Ronald Acuna was not a poor performer last season, but he wasn't quite his MVP-level self.
He was returning from an ACL tear in his right knee that limited him to 116 games in which he posted a career-low 114 wRC+. Yes, he was still 14% better than the league-average hitter, but he wasn't Acuna.
The Atlanta Braves' franchise cornerstone appears to be back to 100% this season.
On Monday, he launched a towering home run into the third deck at Citi Field, a place where very few baseballs have landed. Only Pete Alonso, Yoenis Cespedes, and Aaron Judge have also reached that rarified real estate.
His skills are looking more like they did before the knee injury, with the added gain of cutting his strikeout rate by nine percentage points.
Last year his swing flattened, he had less power, resulting in a 2-mph decline in average exit velocity. There was also a decline in his fly-ball rate.
This year, he is enjoying the greatest average exit velocity of his career (95.5 mph), which ranks second in baseball, trailing only the Blue Jays' Matt Chapman. Acuna's 4.0-mph improvement ranks as the 11th-greatest jump among hitters with at least 80 plate appearances this season.
His MVP-level form is a reminder that players are not often at 100% when they return from a serious injury. And at 25, Acuna might still have another level to reach.

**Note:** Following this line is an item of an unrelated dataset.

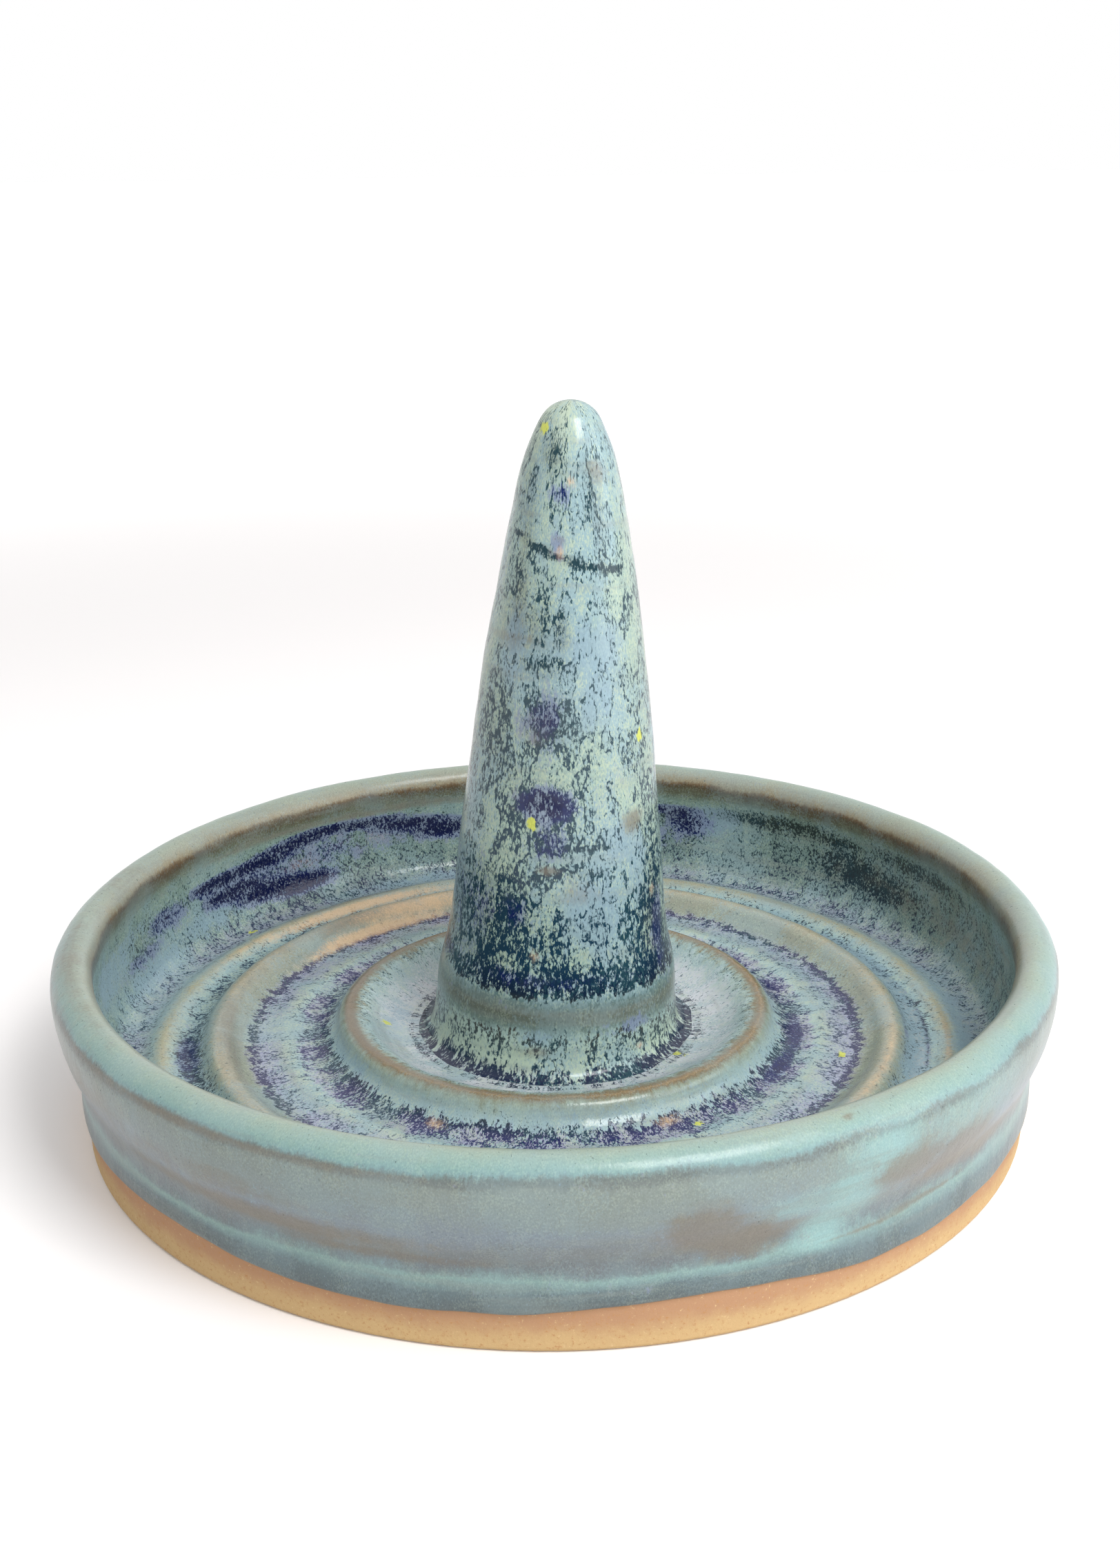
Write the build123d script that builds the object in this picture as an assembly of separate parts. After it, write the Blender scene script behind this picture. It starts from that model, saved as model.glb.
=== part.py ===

"I'd say the only difference is last year I had to battle with some pain in the knee … it comes with recovering from that type of injury," Acuna told theScore via an interpreter late this spring. "Just being able to practice, and train at 100%, without any restrictions, was (important)."
Braves hitting coach Kevin Seitzer said that without Acuna having his lower body at 100%, it sapped his power last season.
"(This spring) his swing looks like it did before," Seitzer said. "Last year, we were trying to make adjustments with his swing … but his power, his hand speed, comes from his lower half. And it was his right knee, so he didn't have that explosive backside that he's had that made him Ronald Acuna.
"When hitters start to compensate with their upper body, they lose the bat speed, things flatten out, or you get steep, you get long."